Now comes Congressman Jack Kemp with an innovative proposal to tackle the problem of inner city unemployment. It’s not based on setting up a new federal bureau or doling out more welfare. It’s based on tax incentives which would encourage private capital formation to create private-enterprise jobs.
Kemp’s bill, the “Urban Jobs and Enterprise Zone Act,” would allow the identification of “Enterprise Jobs Zones” within any city if (a) it meets eligibility requirements and (b) the city reduces its effective property tax rate within the Zone by five percent a year for four years. Businesses within the Zone would be given dramatic tax advantages designed to encourage small enterprise investment and job creation.

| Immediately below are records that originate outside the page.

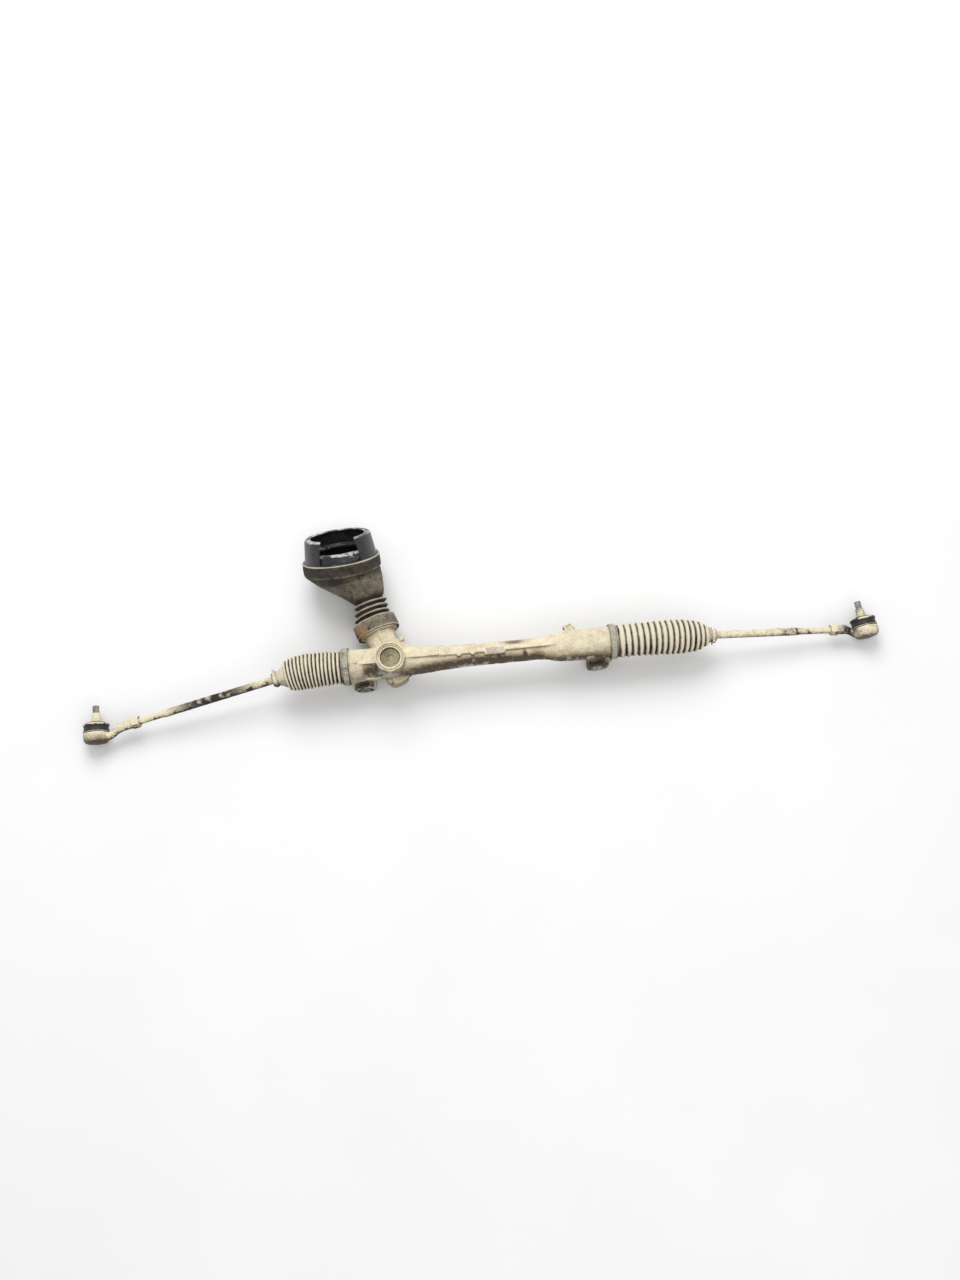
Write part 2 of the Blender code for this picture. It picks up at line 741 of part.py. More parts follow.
def bellows(side, length, body_r, cuff_r):
    """A plain closed solid that stands for a bellows: clamped on the housing's end, straight
    to the inner ball, then along the tie rod to a cuff that grips it."""
    sign = SIDES[side]
    heading = rod_direction(side)
    ball = Vector((sign * INNER_BALL_X, 0, 0))
    end_r = (LEFT_END_R if sign < 0 else RIGHT_END_R) + 0.0006
    start = HOUSING_HALF - 0.009
    wall = 0.0018
    past = HOUSING_HALF + length - INNER_BALL_X
    shape = [
        (start, end_r + wall, end_r),
        (HOUSING_HALF + 0.001, end_r + wall, end_r),
        (HOUSING_HALF + 0.006, body_r, body_r - wall),
        (INNER_BALL_X - 0.006, body_r, body_r - wall),
        (INNER_BALL_X + 0.006, body_r, body_r - wall),
        (INNER_BALL_X + 0.55 * past, body_r - 0.001, body_r - wall - 0.001),
        (INNER_BALL_X + past - 0.012, 0.5 * (body_r + cuff_r), 0.5 * (body_r + cuff_r) - wall),
        (INNER_BALL_X + past - 0.008, cuff_r, ROD_R + 0.0003),
        (INNER_BALL_X + past, cuff_r, ROD_R + 0.0003),
    ]
    outside, inside = [], []
    for along, outer, inner in shape:
        if along < INNER_BALL_X:
            centre, normal = Vector((sign * along, 0, 0)), Vector((sign, 0, 0))
        else:
            centre, normal = ball + heading * (along - INNER_BALL_X), heading
        outside.append(circle(centre, normal, outer))
        inside.append(circle(centre, normal, inner))
    return skinned(f"{side}_bellows", outside + inside[::-1], True)


def band(name, centre, direction, radius, low, high, ear):
    """A clamping band with the raised ear that it is pinched by."""
    ring = tube(name, centre, direction, radius, radius + 0.0010, low, high)
    axes = frame_of(direction)
    lump = block(
        "ear",
        (radius + 0.0005, -ear / 2, low + 0.001),
        (radius + 0.0005 + 0.7 * ear, ear / 2, high - 0.001),
        Matrix.Rotation(math.radians(75), 3, Vector(direction)) @ axes,
        centre,
    )
    return combined(ring, [lump], "UNION")


def side_pieces(side, length, body_r, cuff_r):
    sign = SIDES[side]
    ball = Vector((sign * INNER_BALL_X, 0, 0))
    heading = rod_direction(side)
    across = (sign, 0, 0)
    node(inner_socket(side, sign), STEEL)
    node(lock_washer(side, sign), DARK_STEEL)
    node(seat(f"{side}_inner_seat", ball, across, INNER_BALL_R, -0.78, 0.0035), SEAT_PLASTIC, ball)
    node(tie_rod(side), MUD_STEEL, ball)
    face = ROD_LENGTH[side] - ARM_LENGTH[side]
    nut = hexagon(f"{side}_jam_nut", ball, heading, 0.0155, THREAD_R + 0.0003, face - 0.0112, face - 0.0004)
    node(nut, MUD_STEEL, ball)
    node(bellows(side, length, body_r, cuff_r), MUD_RUBBER)
    end_r = (LEFT_END_R if sign < 0 else RIGHT_END_R) + 0.0006 + 0.0018
    clamp = band(f"{side}_bellows_clamp", (0, 0, 0), across, end_r + 0.0002, 0.1915, 0.1985, 0.005)
    node(clamp, BAND_STEEL)
    at = ball + heading * (HOUSING_HALF + length - INNER_BALL_X - 0.0065)
    clip = band(f"{side}_bellows_clip", at, heading, cuff_r + 0.0002, 0.0, 0.0045, 0.005)
    node(clip, DARK_STEEL, ball)
    outer_pieces(side)


def cover_sections():
    """Centre, normal and radius of each section of the column-hole cover, from its collar on
    the pinion tower to its rim."""
    collar = PINION_POINT + PINION_DIR * 0.0525
    end = Vector((-0.1900, 0.1530, 0.0))
    stations = [
        (0.0, 0.0325, collar),
        (0.0, 0.0325, PINION_POINT + PINION_DIR * 0.0725),
        (0.05, 0.0270, PINION_POINT + PINION_DIR * 0.0770),
        (0.25, 0.0258, Vector((-0.1545, 0.1000, -0.0150))),
        (0.50, 0.0330, Vector((-0.1640, 0.1160, -0.0115))),
        (0.80, 0.0470, Vector((-0.1800, 0.1340, -0.0060))),
        (1.00, 0.0580, end),
        (1.00, 0.0580, end + RING_NORMAL * 0.0150),
    ]
    return [
        (centre, PINION_DIR.lerp(RING_NORMAL, share).normalized(), radius)
        for share, radius, centre in stations
    ]


def column_cover():
    sections = cover_sections()
    outside = [circle(c, n, r, FINE_STEPS) for c, n, r in sections]
    inside = [circle(c, n, r - COVER_WALL, FINE_STEPS) for c, n, r in sections]
    return skinned("column_cover", outside + inside[::-1], True)


def cover_ring():
    centre = Vector((-0.1900, 0.1530, 0.0)) + RING_NORMAL * 0.0060
    ring = turned(
        "cover_ring",
        centre,
        RING_NORMAL,
        [
            (0.0545, 0.0),
            (0.0545, 0.0100),
            (0.0530, 0.0105),
            (0.0490, 0.0410),
            (0.0470, 0.0430),
            (0.0400, 0.0430),
            (0.0400, 0.0408),
            (0.0465, 0.0405),
            (0.0505, 0.0105),
            (0.0440, 0.0095),
            (0.0440, 0.0),
        ],
        RING_STEPS,
        hollow=True,
    )
    front = Vector((0.05, -0.52, 0.85))
    front = (front - RING_NORMAL * front.dot(RING_NORMAL)).normalized()
    side = RING_NORMAL.cross(front)
    axes = Matrix((side, front, RING_NORMAL)).transposed()
    notch = block("notch", (-0.0300, 0.0200, 0.0270), (0.0300, 0.0700, 0.0500), axes, centre)
    return combined(ring, [notch], "DIFFERENCE")


# --------------------------------------------------------------------------- the assembly

node(rack_housing(), CASTING)
for mount_side, (mount_x, _) in MOUNTS.items():
    mount_pieces(mount_side, mount_x)
node(rack_bar(), STEEL)
node(pinion_shaft(), STEEL, PINION_POINT)
pinion_fittings()
guide_pieces()
node(
    tube(
        "rack_bush",
        (0, 0, 0),
        (1, 0, 0),
        RACK_R + 0.0004,
        BUSH_SEAT_R - 0.0003,
        BUSH_SEAT_X[0] + 0.0005,
        BUSH_SEAT_X[1] - 0.0015,
    ),
    SEAT_PLASTIC,
)
side_pieces("left", 0.105, 0.0265, 0.0105)
side_pieces("right", 0.150, 0.0255, 0.0100)
node(column_cover(), MUD_RUBBER)
node(cover_ring(), DARK_PLASTIC)
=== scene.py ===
"""The looks of a mud-covered rack-and-pinion steering gear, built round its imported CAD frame.

Shapes are worked out in the gear's own axes, as in its CAD: X along the rack from the middle of
the housing, Y along the pinion tower and Z out of the rack guide's bore, with the rack's axis at
y = z = 0. ORIGIN carries each finished piece into the frame.
"""

import json
import math

import bmesh
import bpy
import numpy as np
from mathutils import Matrix, Vector, noise

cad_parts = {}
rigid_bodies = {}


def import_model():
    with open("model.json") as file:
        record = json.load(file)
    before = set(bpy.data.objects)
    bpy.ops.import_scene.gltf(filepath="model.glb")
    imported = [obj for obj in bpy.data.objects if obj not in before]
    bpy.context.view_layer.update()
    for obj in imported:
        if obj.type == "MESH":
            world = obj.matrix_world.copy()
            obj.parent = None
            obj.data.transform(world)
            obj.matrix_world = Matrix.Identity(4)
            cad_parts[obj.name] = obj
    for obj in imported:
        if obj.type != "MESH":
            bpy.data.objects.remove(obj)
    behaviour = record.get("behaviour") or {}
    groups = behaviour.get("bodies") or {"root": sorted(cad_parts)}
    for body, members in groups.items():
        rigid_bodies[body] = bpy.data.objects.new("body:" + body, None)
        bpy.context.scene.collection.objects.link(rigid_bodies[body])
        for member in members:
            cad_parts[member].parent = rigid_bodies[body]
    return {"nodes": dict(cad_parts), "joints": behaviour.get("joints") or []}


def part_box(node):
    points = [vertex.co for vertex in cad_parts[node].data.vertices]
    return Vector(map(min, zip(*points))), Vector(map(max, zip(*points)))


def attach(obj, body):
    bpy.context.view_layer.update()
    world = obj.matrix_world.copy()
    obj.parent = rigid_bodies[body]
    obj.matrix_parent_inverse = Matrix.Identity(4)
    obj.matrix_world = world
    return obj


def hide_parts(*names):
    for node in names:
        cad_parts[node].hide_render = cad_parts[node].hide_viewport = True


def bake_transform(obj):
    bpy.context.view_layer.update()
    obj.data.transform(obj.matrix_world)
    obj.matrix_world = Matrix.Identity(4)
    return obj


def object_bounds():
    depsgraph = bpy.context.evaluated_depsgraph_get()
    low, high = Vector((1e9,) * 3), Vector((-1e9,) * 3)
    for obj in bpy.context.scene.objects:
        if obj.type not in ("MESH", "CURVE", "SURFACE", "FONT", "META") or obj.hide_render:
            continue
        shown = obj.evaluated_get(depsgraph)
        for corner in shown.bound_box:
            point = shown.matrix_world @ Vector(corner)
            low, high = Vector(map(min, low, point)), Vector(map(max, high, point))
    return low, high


for leftover in list(bpy.data.objects):
    bpy.data.objects.remove(leftover)

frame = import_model()
CAD_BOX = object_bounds()

# --------------------------------------------------------------------------- places from the frame


def middle(node, axis):
    low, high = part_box(node)
    return (low[axis] + high[axis]) / 2


def joint(name):
    return next(found for found in frame["joints"] if found["name"] == name)


def joint_place(name):
    return Vector(joint(name)["pos_m"]) - ORIGIN


RACK_R = (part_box("rack_bar")[1].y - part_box("rack_bar")[0].y) / 2
ORIGIN = Vector((middle("rack_housing", 0), middle("rack_bar", 1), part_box("rack_bar")[1].z - RACK_R))
HOUSING_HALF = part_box("rack_housing")[1].x - ORIGIN.x

SIGN = {"left": -1, "right": 1}
INNER_BALL = {side: joint_place(f"{side}_inner_swing") for side in SIGN}
OUTER_BALL = {side: joint_place(f"{side}_outer_tilt") for side in SIGN}
STUD_AXIS = {side: Vector(joint(f"{side}_stud_spin")["axis"]).normalized() for side in SIGN}
ROD_LENGTH = {side: (OUTER_BALL[side] - INNER_BALL[side]).length for side in SIGN}
HEADING = {side: (OUTER_BALL[side] - INNER_BALL[side]).normalized() for side in SIGN}
PINION_POINT = joint_place("pinion_turn")
PINION_DIR = Vector(joint("pinion_turn")["axis"]).normalized()
PINION_POINT -= PINION_DIR * (PINION_POINT.y / PINION_DIR.y)

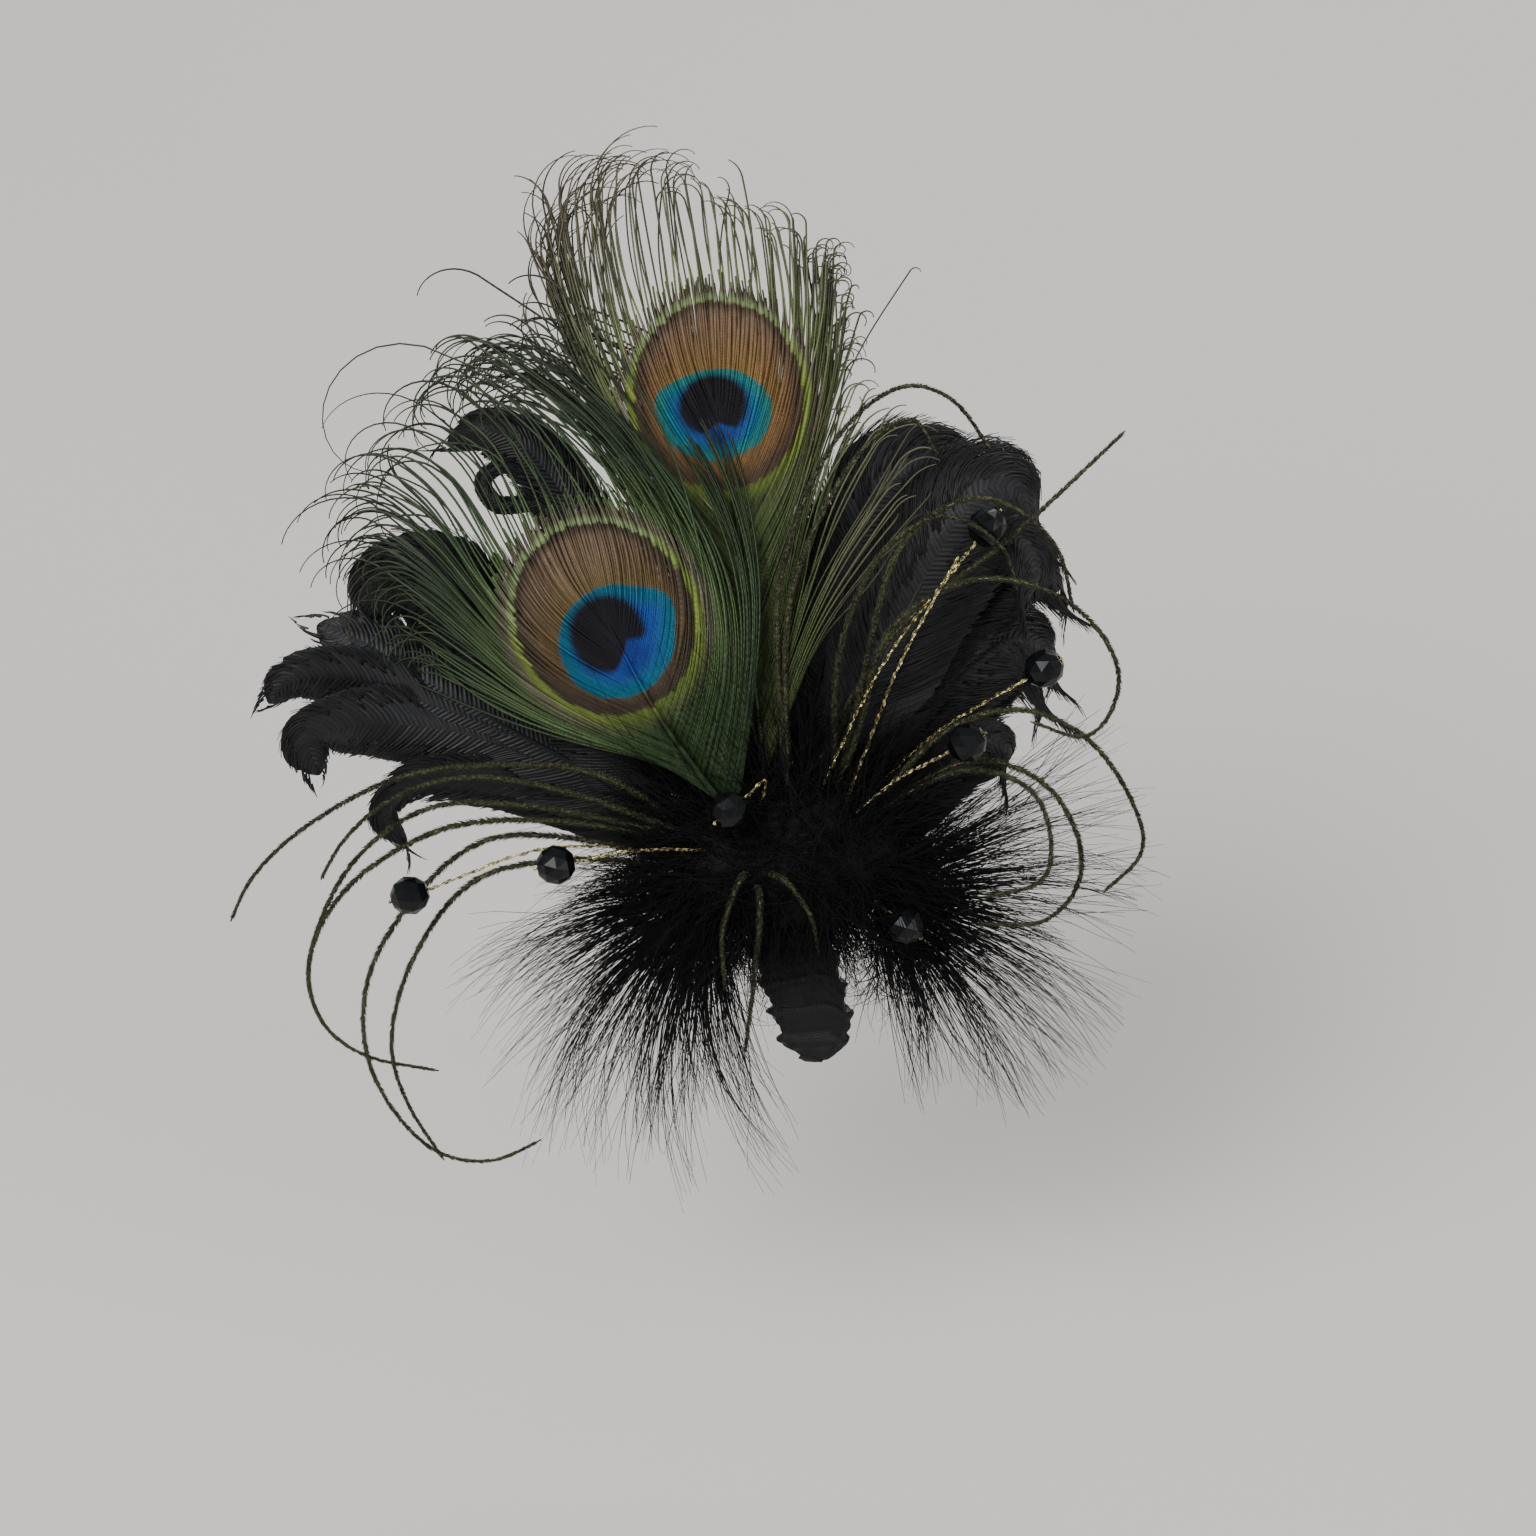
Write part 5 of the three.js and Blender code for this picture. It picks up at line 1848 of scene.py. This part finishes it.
@dataclass
class BeadThreads:
    """The gold threads, each from the puff and straight through its bead.

    A row holds the bead's middle, the thread's start and a place that it passes on the way. The thread
    runs straight from just before the bead to its knot behind it. tail is the thread that ends free.
    """

    straight: float = 5.5
    behind: float = 4.2
    rows: tuple[Places, ...] = (
        ((-72.8, -3, 17.5), (-13, 4.5, 10.5), (-45, 6.5, 18.5)),
        ((-43.4, 3.2, 24.2), (-10, 6, 15.5), (-28, 6, 23.5)),
        ((-9, 14, 27), (-3, 15, 19), (-2, 20, 23)),
        ((53.4, 42.2, 22), (15, 14, 9.5), (33, 30, 15)),
        ((38, 27.4, 23.5), (12, 10, 16), (24, 20, 20.5)),
        ((26, -9, 14), (14, 0, 10.5), (20, -4, 15)),
        ((42, 70, 24.5), (8, 16, 17), (22, 44, 23)),
    )
    tail: Places = ((14, 15.5, 17.5), (18, 26, 22), (25, 44, 30), (36, 64, 33))

    def build(self) -> None:
        """Make every thread."""
        for number, (at, start, by) in enumerate(self.rows, 1):
            middle, way = np.array(at), unit(np.array(at) - np.array(by))
            places = (start, by, tuple(middle - self.straight * way), tuple(middle + self.behind * way))
            GoldThread("thread_%d" % number, places).build()
        GoldThread("thread_tail", self.tail, knot=False).build()


@dataclass
class KeptSolids:
    """Solids of the frame whose shape is right, which only get their finish."""

    finishes: dict[str, Finish] = field(default_factory=lambda: {
        **{"bead_%d" % number: BEAD for number in range(1, 8)}, "hair_clip": ENAMEL,
    })

    def build(self) -> None:
        """Give each solid its finish."""
        for node, finish in self.finishes.items():
            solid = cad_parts[node]
            solid.material_slots[0].material = finish.material()
            LOG.info("%s: %s", node, finish.name)


@dataclass
class Studio:
    """A pale floor, soft lights and the camera, which looks straight at the seat.

    aim is on the seat, distance and floor_drop are millimetres, and floor_half is metres. Each lamp has
    its place in metres, the side of its square, and its power.
    """

    aim: tuple[float, float, float] = (-1.4, 22.4, 15.0)
    distance: float = 900.0
    lens: float = 105.5
    floor_drop: float = 45.0
    floor_half: float = 4.0
    sky: Colour = (0.78, 0.80, 0.84)
    sky_strength: float = 0.55
    lamps: tuple[tuple[str, tuple[float, float, float], float, float], ...] = (
        ("key", (-0.9, -0.9, 1.5), 1.1, 34.0),
        ("fill", (1.3, -0.8, 0.9), 1.2, 12.0),
        ("rim", (0.3, 1.3, 1.2), 0.9, 14.0),
    )

    def camera(self) -> None:
        """Place the camera."""
        lens = bpy.data.cameras.new("camera")
        lens.lens = self.lens
        lens.clip_start = 0.05
        camera = bpy.data.objects.new("camera", lens)
        sine, cosine = math.sin(SEAT_RISE), math.cos(SEAT_RISE)
        turn = Matrix(((1, 0, 0), (0, sine, -cosine), (0, cosine, sine))).to_4x4()
        place = seat(np.array(self.aim) + self.distance * OUT)
        camera.matrix_world = Matrix.Translation(place) @ turn
        bpy.context.scene.collection.objects.link(camera)
        bpy.context.scene.camera = camera

    def lamp(self, name: str, place: tuple[float, float, float], size: float, watts: float) -> None:
        """Hang a square soft light that faces the piece.

        Args:
            name: its name.
            place: where it hangs, in metres.
            size: the side of its square.
            watts: its power.
        """
        light = bpy.data.lights.new(name, "AREA")
        light.size = size
        light.energy = watts
        lamp = bpy.data.objects.new(name, light)
        lamp.location = place
        lamp.rotation_euler = Vector(place).to_track_quat("Z", "Y").to_euler()
        bpy.context.scene.collection.objects.link(lamp)

    def build(self) -> None:
        """Set the floor, the light and the camera."""
        low = min(corner[2] for corner in CAD_BOX)
        mesh = bpy.data.meshes.new("ground")
        half, level = self.floor_half, low - self.floor_drop * MM
        corners = ((-half, -half), (half, -half), (half, half), (-half, half))
        mesh.from_pydata([(x, y, level) for x, y in corners], [], [(0, 1, 2, 3)])
        mesh.materials.append(GROUND.material())
        floor = bpy.data.objects.new("ground", mesh)
        bpy.context.scene.collection.objects.link(floor)
        world = bpy.data.worlds.new("studio")
        world.use_nodes = True
        sky = world.node_tree.nodes["Background"]
        sky.inputs["Color"].default_value = (*self.sky, 1.0)
        sky.inputs["Strength"].default_value = self.sky_strength
        bpy.context.scene.world = world
        for row in self.lamps:
            self.lamp(*row)
        self.camera()


def main() -> None:
    """Build every sub-assembly in order and note the sizes."""
    logging.basicConfig(level=logging.INFO, format="%(message)s")
    Studio().build()
    RibbonStrip("base_strip").build()
    for assembly in (*GEESE, *PLUMES, UPPER, LOWER, *SPRAYS):
        assembly.build()
    Puff("marabou_puff", (2, 5.8, 12.15), (25, 17.4, 8.75), seed=40).build()
    BeadThreads().build()
    KeptSolids().build()


if __name__ == "__main__":
    main()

Social Security payroll taxes on employers and employees would be reduced by 90 percent for workers under age 21, and by 50 percent for workers 21 and older. The capital gains tax rate on investment would be reduced by 50 percent. Business tax rates would be reduced 15 percent across the board for any business located in and employing at least half its employees in the designated Enterprise Zone.
To increase small business incentives, the bill allows (a) three-year, straight-line depreciation on the first $500,000 of assets bought each year, (b) allows the use of cash rather than accrual accounting for firms with gross sales below $1 million, and (c) extends the loss carryforward provision to ten years.
The tax incentives would be targeted in areas that currently produce no revenue. The government isn’t getting any tax revenue out of businesses that don’t exist or out of workers who don’t have jobs. Any loss of revenue would be made up quickly through the process of taking people off welfare and converting them into productive workers.
At worst, the tax cost of the Kemp bill would be less than one-sixth the cost of community and regional development grants, less than one-seventh the cost of CETA, and less than one-two-hundredths the cost of current federal transfer payments.
Kemp has discovered that two-thirds of all new jobs are created by small businesses employing fewer than 20 people. Yet those enterprises are the very ones hurt most by current tax and regulatory policies, and which would be helpef4 the most by the Kemp tax advantages and by the designation of target areas friendly to the creation of new jobs by private capital.